Both share the same thumping 808 bass drum to set their groundwork, but where they differ is in their choice of melody: ‘Reticulum’ boasts unrelenting chiptune stabs, whereas ‘Solar Analogs’ features a more hypnotic synth palette to get fully lost in. ‘Rotating Protostellar Cloud’ and ‘Circumstellar Debris Disk’ are the EP’s outliers. The former is an Italo-inspired cut of electro, while the latter forgoes drum work entirely and sounds like the sort of grandiose track that Beethoven would knock together if he was let loose on a copy of Logic.
8/10
The Emperor Machine 'Voltage Controled' (Vertical Tones)
Sci-fi buff and analogue fanatic Andy Meecham (aka The Emperor Machine) delivers the first release from his newly minted Vertical Tones imprint with a four-track EP of mind-bending electro. It kicks off in suitably mechanical fashion, as Meecham pairs undulating stabs against stodgy kicks for ‘We Play Perfect’ before bringing all the disparate melodies together for a show-stopping finish. ‘Dry Down The Middle’ takes Meecham’s experimentalism even further down the rabbit hole, stitching together sawtooth hooks with a bassline that morphs more times than a Power Ranger. ‘Got To Warm Ride’, on the other hand, is a different beast entirely, with meaty kicks layered over cosmic-sounding pad work before finishing with a cacophony of space-aged melodies. Final track ‘Leggwork’is arguably the pick of the bunch, as Meecham combines electro and disco on a cut that’s just crying out to be pranced around to.
9/10
Sid Le Rock 'Elasticity' EP (My Favourite Robot Records)

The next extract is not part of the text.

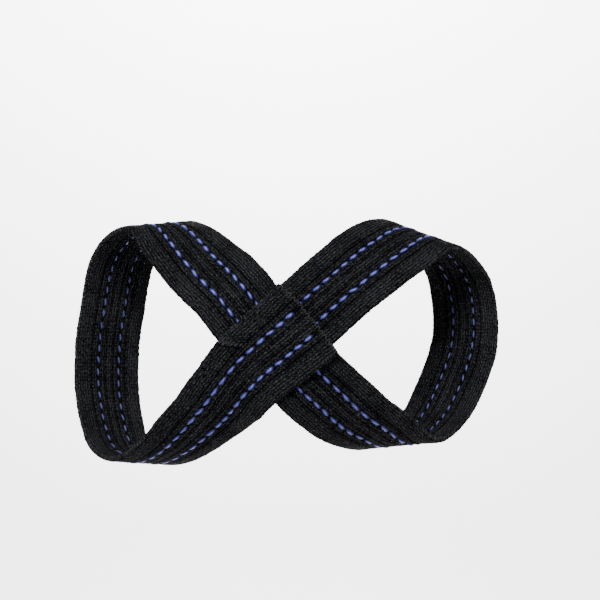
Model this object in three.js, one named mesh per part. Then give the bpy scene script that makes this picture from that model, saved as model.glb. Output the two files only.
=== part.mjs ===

For its 153rd release, My Favourite Robot Records welcomes Beachcoma boss Sid Le Rock for three tracks of sculptured electro-techno. The Canadian producer delivers a trifecta of rib-rattling tracks. ‘Echo Canyon’ sets the early pace with its pulsating basslines and ghostly melodies, while ‘Elasticity’ doesn’t live up to its title but is instead more straight-edged, as Le Rock adds some droney acidic techno into the broth for a lumbering cut of warehouse fodder. And to finish, you’ve got ‘Franz Guentag’, a downbeat cut that actually rounds out the release on a bit of a whimper. Its bruising basslines and haunting soundscapes are certainly worth your time and effort – just don’t expect it to kick-start a dancefloor.
6/10
AV AV AV 'Total Recall' (Parlophone Music Denmark)
It’s not every day that you fire up Snapchat to see Skrillex and Diplo listening to your EP on their private jet. But that’s exactly what happened to three Danish friends who were holed up in a remote cottage making music with no real expectation of success under the name AV AV AV. Diplo declared their music as “future gospel”, but there’s nothing ecclesiastical about ‘Total Recall’. A banger in every sense of the word, it’s a meaty cut of bone-shaking big-room electro that’s primed for main stages the world over. It’s not hard to see why Fatboy Slim has been championing the trio, too, and with a world-beating live show in the works, things are looking rosy for them.
7/10
She’s Drunk 'Three Trees Text' (Strip Steve remix) (Files Rec)
Strip Steve comes out of hiding to hand a fresh remix for She’s Drunk. While the two original contributions on offer here are both as mad as a box of frogs, Steve tries to bring to some semblance of order to the chaotic B-side ‘Three Trees Text’. Taking cues from the source material’s erratic nature, his remix wouldn’t sound out of place on one of those SoundCloud pages that Aphex Twin has been fly-tipping his music onto. Further proof that the Frenchman is in a league of his own.
8/10
Jody Barr 'Erotic Sally' EP (Portable Minds)
Having been hailed by Sasha as “one to watch” in 2017, Jody Barr is a man on a mission. This two-tracker for his Portable Minds imprint combines industrial techno with a serious electro bite: the title track adds acid top-lines to tough basslines for a cut that occupies the ground between electro and techno. ‘Screenplay’ leans more towards the techno end of the spectrum, but still has plenty of power due to its grizzly, foreboding demeanour.